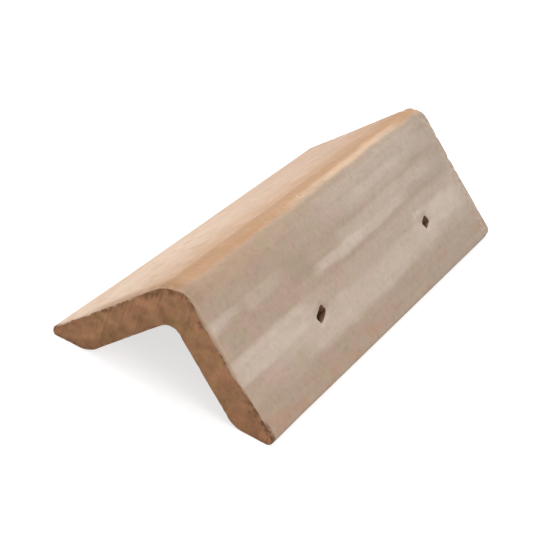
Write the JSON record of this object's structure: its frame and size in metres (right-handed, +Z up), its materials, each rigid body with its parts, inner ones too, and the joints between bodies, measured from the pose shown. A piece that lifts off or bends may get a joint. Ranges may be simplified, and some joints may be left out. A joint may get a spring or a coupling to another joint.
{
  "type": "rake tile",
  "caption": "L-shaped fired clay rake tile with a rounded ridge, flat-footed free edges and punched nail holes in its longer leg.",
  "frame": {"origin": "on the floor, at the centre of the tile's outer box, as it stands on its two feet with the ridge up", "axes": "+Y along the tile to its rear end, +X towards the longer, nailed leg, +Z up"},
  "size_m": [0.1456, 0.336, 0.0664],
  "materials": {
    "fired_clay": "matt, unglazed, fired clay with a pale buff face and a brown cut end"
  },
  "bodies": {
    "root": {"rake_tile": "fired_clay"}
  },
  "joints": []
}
* * * * * * * * *
[GOAL]
Write the material out exactly, with nothing left out.

[FULL RESPONSE]
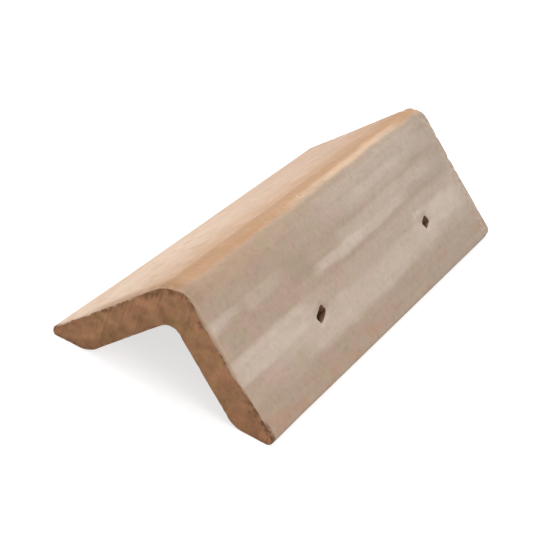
Write the JSON record of this object's structure: its frame and size in metres (right-handed, +Z up), its materials, each rigid body with its parts, inner ones too, and the joints between bodies, measured from the pose shown. A piece that lifts off or bends may get a joint. Ranges may be simplified, and some joints may be left out. A joint may get a spring or a coupling to another joint.
{
  "type": "rake tile",
  "caption": "L-shaped fired clay rake tile with a rounded ridge, flat-footed free edges and punched nail holes in its longer leg.",
  "frame": {"origin": "on the floor, at the centre of the tile's outer box, as it stands on its two feet with the ridge up", "axes": "+Y along the tile to its rear end, +X towards the longer, nailed leg, +Z up"},
  "size_m": [0.1456, 0.336, 0.0664],
  "materials": {
    "fired_clay": "matt, unglazed, fired clay with a pale buff face and a brown cut end"
  },
  "bodies": {
    "root": {"rake_tile": "fired_clay"}
  },
  "joints": []
}